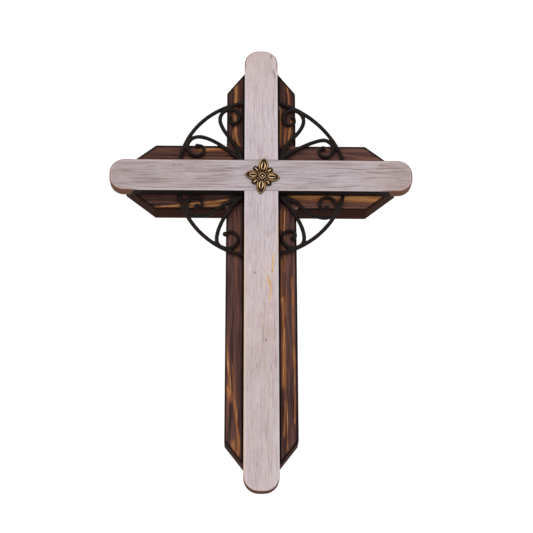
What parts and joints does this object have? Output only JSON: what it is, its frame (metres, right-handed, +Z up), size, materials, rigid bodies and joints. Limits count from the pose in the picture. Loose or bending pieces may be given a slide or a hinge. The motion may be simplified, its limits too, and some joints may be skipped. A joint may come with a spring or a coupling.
{
  "type": "wooden wall cross",
  "caption": "Wall cross of a narrow round-ended cross on a wider clipped-corner cross, with scrolled rods inside a ring at the crossing and a four-petal rosette.",
  "frame": {"origin": "middle of the mouth of the hanging hole, in the flat back of the back upright", "axes": "+X to the viewer's right along the arms, +Y into the wall, so the front faces -Y, +Z up along the upright"},
  "size_m": [0.2758, 0.0368, 0.4186],
  "materials": {
    "burnt_wood": "torched pine with pale grain streaks, satin to matt",
    "whitewashed_wood": "thin lilac-grey whitewash over bare wood, matt, worn at the edges",
    "black_iron": "satin black",
    "old_brass": "antiqued brass, dark in the recesses and rubbed bright on the ridges"
  },
  "bodies": {
    "root": {"back_upright": "burnt_wood", "back_crossbar": "burnt_wood", "front_upright": "whitewashed_wood", "front_crossbar": "whitewashed_wood", "scroll_upper_left": "black_iron", "scroll_upper_right": "black_iron", "scroll_lower_left": "black_iron", "scroll_lower_right": "black_iron", "rosette": "old_brass"}
  },
  "joints": []
}
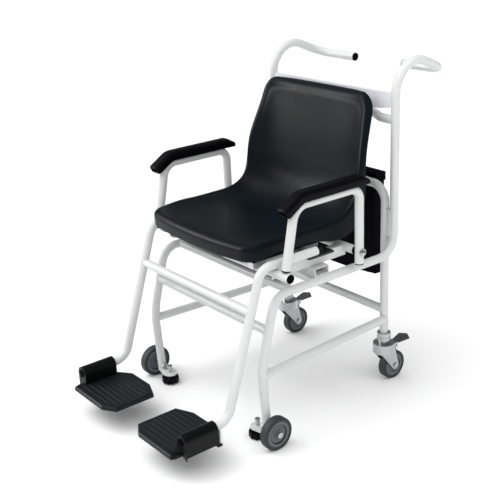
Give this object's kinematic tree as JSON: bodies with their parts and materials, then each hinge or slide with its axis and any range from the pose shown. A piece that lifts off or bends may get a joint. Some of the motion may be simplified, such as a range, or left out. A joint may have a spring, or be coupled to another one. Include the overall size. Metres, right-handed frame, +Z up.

———

_Task brief_. Repeat the data precisely, reproducing every entry.

_Problem solution_.
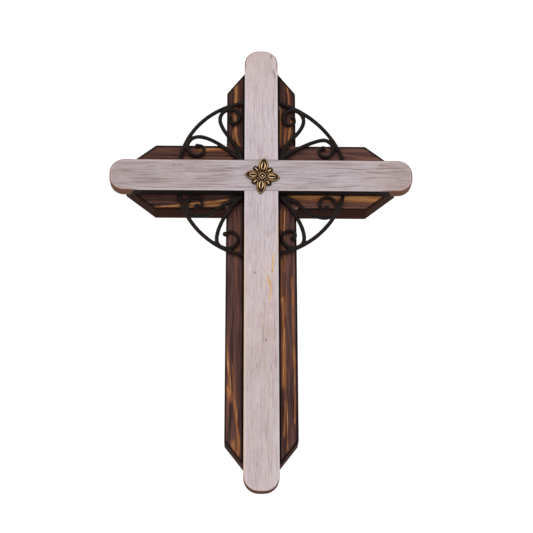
What parts and joints does this object have? Output only JSON: what it is, its frame (metres, right-handed, +Z up), size, materials, rigid bodies and joints. Limits count from the pose in the picture. Loose or bending pieces may be given a slide or a hinge. The motion may be simplified, its limits too, and some joints may be skipped. A joint may come with a spring or a coupling.
{
  "type": "wooden wall cross",
  "caption": "Wall cross of a narrow round-ended cross on a wider clipped-corner cross, with scrolled rods inside a ring at the crossing and a four-petal rosette.",
  "frame": {"origin": "middle of the mouth of the hanging hole, in the flat back of the back upright", "axes": "+X to the viewer's right along the arms, +Y into the wall, so the front faces -Y, +Z up along the upright"},
  "size_m": [0.2758, 0.0368, 0.4186],
  "materials": {
    "burnt_wood": "torched pine with pale grain streaks, satin to matt",
    "whitewashed_wood": "thin lilac-grey whitewash over bare wood, matt, worn at the edges",
    "black_iron": "satin black",
    "old_brass": "antiqued brass, dark in the recesses and rubbed bright on the ridges"
  },
  "bodies": {
    "root": {"back_upright": "burnt_wood", "back_crossbar": "burnt_wood", "front_upright": "whitewashed_wood", "front_crossbar": "whitewashed_wood", "scroll_upper_left": "black_iron", "scroll_upper_right": "black_iron", "scroll_lower_left": "black_iron", "scroll_lower_right": "black_iron", "rosette": "old_brass"}
  },
  "joints": []
}
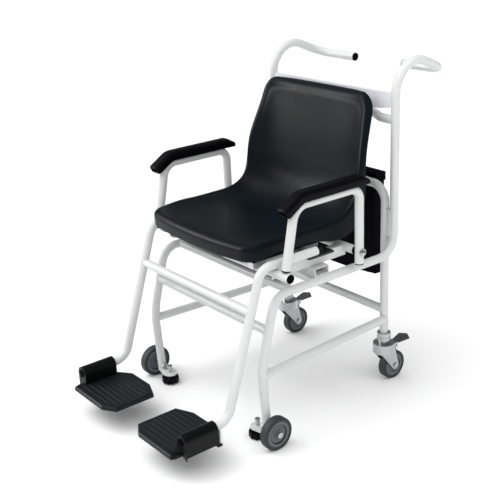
Give this object's kinematic tree as JSON: bodies with their parts and materials, then each hinge or slide with its axis and any range from the pose shown. A piece that lifts off or bends may get a joint. Some of the motion may be simplified, such as a range, or left out. A joint may have a spring, or be coupled to another one. Include the overall size. Metres, right-handed frame, +Z up.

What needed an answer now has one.